>>>

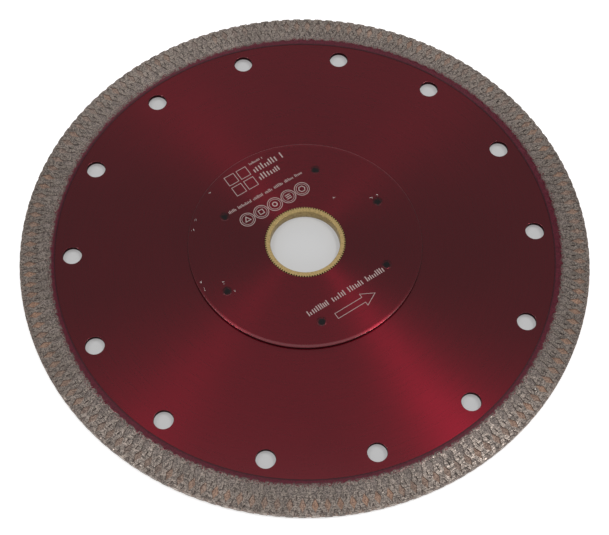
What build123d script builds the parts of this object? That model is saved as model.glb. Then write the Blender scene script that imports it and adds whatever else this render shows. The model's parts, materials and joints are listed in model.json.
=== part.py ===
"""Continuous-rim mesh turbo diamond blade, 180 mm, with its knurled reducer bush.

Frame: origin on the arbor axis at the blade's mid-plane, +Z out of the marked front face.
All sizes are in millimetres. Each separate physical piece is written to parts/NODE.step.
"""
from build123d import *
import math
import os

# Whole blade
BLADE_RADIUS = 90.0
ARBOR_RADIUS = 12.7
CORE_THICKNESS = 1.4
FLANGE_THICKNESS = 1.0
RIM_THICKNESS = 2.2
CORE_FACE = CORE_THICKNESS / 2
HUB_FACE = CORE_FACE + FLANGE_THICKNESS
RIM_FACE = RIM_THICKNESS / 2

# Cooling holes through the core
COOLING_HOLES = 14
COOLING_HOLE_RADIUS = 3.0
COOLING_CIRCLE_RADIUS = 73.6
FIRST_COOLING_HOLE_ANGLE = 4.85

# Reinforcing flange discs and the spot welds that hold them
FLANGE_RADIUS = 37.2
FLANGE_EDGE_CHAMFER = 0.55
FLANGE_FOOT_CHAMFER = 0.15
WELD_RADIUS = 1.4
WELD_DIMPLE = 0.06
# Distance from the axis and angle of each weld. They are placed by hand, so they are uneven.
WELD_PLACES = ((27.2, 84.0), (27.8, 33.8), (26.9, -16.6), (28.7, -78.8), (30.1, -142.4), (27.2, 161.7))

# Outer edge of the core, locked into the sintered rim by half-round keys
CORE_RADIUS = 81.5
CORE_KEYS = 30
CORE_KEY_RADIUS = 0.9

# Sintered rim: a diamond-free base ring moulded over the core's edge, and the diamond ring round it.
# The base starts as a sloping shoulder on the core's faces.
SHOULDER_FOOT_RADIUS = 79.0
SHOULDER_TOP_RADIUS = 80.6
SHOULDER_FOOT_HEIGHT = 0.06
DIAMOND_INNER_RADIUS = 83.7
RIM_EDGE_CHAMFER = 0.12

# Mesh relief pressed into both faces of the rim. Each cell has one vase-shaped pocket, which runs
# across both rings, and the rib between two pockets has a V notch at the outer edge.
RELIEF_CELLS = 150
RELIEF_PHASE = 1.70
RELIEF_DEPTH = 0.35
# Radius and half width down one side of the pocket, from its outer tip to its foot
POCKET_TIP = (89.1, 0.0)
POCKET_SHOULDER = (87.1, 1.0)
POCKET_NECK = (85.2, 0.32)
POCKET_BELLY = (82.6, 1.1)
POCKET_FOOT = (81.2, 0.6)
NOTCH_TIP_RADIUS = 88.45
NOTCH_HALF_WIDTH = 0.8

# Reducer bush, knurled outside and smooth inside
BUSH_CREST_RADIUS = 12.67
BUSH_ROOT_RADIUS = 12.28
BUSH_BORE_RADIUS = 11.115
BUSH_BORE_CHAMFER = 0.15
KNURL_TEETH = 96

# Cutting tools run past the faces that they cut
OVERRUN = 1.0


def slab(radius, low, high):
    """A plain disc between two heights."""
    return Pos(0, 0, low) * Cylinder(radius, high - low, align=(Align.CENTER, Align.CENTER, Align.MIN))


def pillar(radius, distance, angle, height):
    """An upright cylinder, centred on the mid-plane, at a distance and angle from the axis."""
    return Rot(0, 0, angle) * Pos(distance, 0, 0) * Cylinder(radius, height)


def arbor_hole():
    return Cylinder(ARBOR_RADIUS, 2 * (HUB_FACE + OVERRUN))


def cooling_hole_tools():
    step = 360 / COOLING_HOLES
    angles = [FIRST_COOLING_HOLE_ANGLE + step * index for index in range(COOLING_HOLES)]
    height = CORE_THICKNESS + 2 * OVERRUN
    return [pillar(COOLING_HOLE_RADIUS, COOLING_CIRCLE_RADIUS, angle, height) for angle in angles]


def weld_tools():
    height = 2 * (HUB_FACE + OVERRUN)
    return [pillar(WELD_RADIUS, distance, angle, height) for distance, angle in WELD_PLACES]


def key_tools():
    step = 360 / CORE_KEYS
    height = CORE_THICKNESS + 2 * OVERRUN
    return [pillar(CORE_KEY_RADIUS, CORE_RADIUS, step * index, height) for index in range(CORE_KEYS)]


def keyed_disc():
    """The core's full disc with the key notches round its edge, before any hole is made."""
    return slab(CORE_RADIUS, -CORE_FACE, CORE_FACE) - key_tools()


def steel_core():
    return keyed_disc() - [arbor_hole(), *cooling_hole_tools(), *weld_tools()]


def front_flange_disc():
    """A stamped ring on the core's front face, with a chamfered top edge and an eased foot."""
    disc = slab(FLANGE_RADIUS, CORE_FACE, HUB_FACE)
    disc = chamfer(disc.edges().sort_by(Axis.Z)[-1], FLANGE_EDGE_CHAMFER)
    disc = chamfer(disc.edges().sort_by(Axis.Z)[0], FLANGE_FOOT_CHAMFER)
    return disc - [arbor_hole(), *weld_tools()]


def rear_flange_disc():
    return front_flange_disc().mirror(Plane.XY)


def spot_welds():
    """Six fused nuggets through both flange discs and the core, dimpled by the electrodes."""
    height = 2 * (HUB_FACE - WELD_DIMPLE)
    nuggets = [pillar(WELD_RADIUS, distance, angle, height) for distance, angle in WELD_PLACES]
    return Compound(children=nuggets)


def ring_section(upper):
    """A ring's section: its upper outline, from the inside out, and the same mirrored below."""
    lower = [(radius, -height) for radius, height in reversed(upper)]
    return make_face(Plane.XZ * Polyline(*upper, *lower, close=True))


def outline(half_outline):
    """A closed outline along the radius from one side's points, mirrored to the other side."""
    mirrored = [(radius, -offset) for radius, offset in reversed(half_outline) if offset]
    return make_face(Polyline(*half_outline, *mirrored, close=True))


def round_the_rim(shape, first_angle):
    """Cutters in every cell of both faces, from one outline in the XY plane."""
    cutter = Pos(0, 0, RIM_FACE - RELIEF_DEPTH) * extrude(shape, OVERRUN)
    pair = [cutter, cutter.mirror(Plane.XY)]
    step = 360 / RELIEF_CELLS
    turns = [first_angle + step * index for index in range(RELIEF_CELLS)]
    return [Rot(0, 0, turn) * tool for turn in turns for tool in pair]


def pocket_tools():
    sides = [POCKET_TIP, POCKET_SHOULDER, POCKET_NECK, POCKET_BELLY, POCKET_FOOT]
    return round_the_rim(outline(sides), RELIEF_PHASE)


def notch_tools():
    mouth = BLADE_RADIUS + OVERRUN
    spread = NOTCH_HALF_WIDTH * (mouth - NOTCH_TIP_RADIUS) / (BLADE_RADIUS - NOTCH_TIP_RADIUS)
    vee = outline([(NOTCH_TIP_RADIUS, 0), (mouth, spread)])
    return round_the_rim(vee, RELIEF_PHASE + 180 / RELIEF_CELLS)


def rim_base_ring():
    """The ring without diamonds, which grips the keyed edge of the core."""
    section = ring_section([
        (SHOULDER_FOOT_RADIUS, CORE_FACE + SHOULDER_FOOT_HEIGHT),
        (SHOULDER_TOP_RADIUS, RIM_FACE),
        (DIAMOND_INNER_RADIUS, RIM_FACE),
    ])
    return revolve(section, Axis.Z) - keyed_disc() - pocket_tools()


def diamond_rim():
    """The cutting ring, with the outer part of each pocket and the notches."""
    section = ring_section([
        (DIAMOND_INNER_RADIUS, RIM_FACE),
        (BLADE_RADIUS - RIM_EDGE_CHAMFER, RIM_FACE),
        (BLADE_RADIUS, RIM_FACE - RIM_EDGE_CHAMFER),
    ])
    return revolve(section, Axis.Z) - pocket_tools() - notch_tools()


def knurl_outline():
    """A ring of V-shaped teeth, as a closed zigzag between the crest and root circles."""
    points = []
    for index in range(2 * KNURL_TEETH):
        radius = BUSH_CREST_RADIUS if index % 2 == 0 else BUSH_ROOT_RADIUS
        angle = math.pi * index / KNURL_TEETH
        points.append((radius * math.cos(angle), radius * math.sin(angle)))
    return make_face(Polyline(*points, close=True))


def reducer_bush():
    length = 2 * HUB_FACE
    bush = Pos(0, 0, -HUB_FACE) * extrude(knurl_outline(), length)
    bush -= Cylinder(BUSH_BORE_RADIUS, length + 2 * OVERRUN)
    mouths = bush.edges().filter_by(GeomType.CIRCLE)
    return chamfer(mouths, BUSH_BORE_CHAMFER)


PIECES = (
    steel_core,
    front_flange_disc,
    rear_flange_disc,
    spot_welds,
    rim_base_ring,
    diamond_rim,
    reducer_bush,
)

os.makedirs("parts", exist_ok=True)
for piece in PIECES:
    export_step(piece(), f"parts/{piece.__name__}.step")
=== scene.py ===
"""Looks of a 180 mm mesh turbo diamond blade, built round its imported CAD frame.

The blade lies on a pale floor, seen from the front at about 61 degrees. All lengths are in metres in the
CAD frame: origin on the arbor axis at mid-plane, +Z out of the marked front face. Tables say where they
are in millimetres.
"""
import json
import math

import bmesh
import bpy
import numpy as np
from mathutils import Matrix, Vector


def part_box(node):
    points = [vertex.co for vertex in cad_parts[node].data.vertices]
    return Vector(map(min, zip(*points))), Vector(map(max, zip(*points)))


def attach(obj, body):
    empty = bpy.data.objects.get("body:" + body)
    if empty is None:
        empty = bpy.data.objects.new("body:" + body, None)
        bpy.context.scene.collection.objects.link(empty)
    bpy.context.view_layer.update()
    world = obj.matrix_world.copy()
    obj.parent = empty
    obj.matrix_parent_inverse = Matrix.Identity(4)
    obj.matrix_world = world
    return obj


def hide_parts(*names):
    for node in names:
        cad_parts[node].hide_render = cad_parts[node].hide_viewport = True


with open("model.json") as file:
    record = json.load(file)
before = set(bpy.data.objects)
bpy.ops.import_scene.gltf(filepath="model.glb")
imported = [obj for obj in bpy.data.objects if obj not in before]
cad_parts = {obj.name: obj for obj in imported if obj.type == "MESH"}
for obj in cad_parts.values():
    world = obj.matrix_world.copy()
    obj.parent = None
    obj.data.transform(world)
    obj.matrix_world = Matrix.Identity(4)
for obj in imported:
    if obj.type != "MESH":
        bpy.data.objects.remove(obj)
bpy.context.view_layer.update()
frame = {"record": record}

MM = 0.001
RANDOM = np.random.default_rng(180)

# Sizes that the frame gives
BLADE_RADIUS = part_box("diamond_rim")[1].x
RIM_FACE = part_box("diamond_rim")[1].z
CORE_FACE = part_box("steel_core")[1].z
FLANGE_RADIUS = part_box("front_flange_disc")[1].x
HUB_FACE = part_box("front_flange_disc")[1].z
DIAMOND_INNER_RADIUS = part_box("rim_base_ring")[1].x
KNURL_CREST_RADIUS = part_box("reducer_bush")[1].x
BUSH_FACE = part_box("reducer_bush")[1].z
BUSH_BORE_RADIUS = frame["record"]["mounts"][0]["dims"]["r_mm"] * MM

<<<
>>>

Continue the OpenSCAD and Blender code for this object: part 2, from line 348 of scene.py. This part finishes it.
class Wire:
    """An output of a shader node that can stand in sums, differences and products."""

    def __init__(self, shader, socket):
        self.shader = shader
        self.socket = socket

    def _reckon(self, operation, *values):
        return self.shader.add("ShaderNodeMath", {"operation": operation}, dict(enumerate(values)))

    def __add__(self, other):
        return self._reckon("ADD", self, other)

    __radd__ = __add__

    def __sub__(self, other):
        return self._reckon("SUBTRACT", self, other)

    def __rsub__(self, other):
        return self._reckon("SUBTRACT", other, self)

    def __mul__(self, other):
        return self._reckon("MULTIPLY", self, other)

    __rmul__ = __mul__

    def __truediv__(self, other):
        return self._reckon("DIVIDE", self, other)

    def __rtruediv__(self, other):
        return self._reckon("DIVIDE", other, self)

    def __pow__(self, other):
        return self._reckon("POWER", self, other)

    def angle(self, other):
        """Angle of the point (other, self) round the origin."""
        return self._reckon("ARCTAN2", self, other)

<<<

Extract and output the part that opens with the line containing "return chamfer(mouths, BUSH_BORE_CHAMFER)" and closes with the line containing "before = set(bpy.data.objects)", unchanged, ends included.

    return chamfer(mouths, BUSH_BORE_CHAMFER)


PIECES = (
    steel_core,
    front_flange_disc,
    rear_flange_disc,
    spot_welds,
    rim_base_ring,
    diamond_rim,
    reducer_bush,
)

os.makedirs("parts", exist_ok=True)
for piece in PIECES:
    export_step(piece(), f"parts/{piece.__name__}.step")
=== scene.py ===
"""Looks of a 180 mm mesh turbo diamond blade, built round its imported CAD frame.

The blade lies on a pale floor, seen from the front at about 61 degrees. All lengths are in metres in the
CAD frame: origin on the arbor axis at mid-plane, +Z out of the marked front face. Tables say where they
are in millimetres.
"""
import json
import math

import bmesh
import bpy
import numpy as np
from mathutils import Matrix, Vector


def part_box(node):
    points = [vertex.co for vertex in cad_parts[node].data.vertices]
    return Vector(map(min, zip(*points))), Vector(map(max, zip(*points)))


def attach(obj, body):
    empty = bpy.data.objects.get("body:" + body)
    if empty is None:
        empty = bpy.data.objects.new("body:" + body, None)
        bpy.context.scene.collection.objects.link(empty)
    bpy.context.view_layer.update()
    world = obj.matrix_world.copy()
    obj.parent = empty
    obj.matrix_parent_inverse = Matrix.Identity(4)
    obj.matrix_world = world
    return obj


def hide_parts(*names):
    for node in names:
        cad_parts[node].hide_render = cad_parts[node].hide_viewport = True


with open("model.json") as file:
    record = json.load(file)
before = set(bpy.data.objects)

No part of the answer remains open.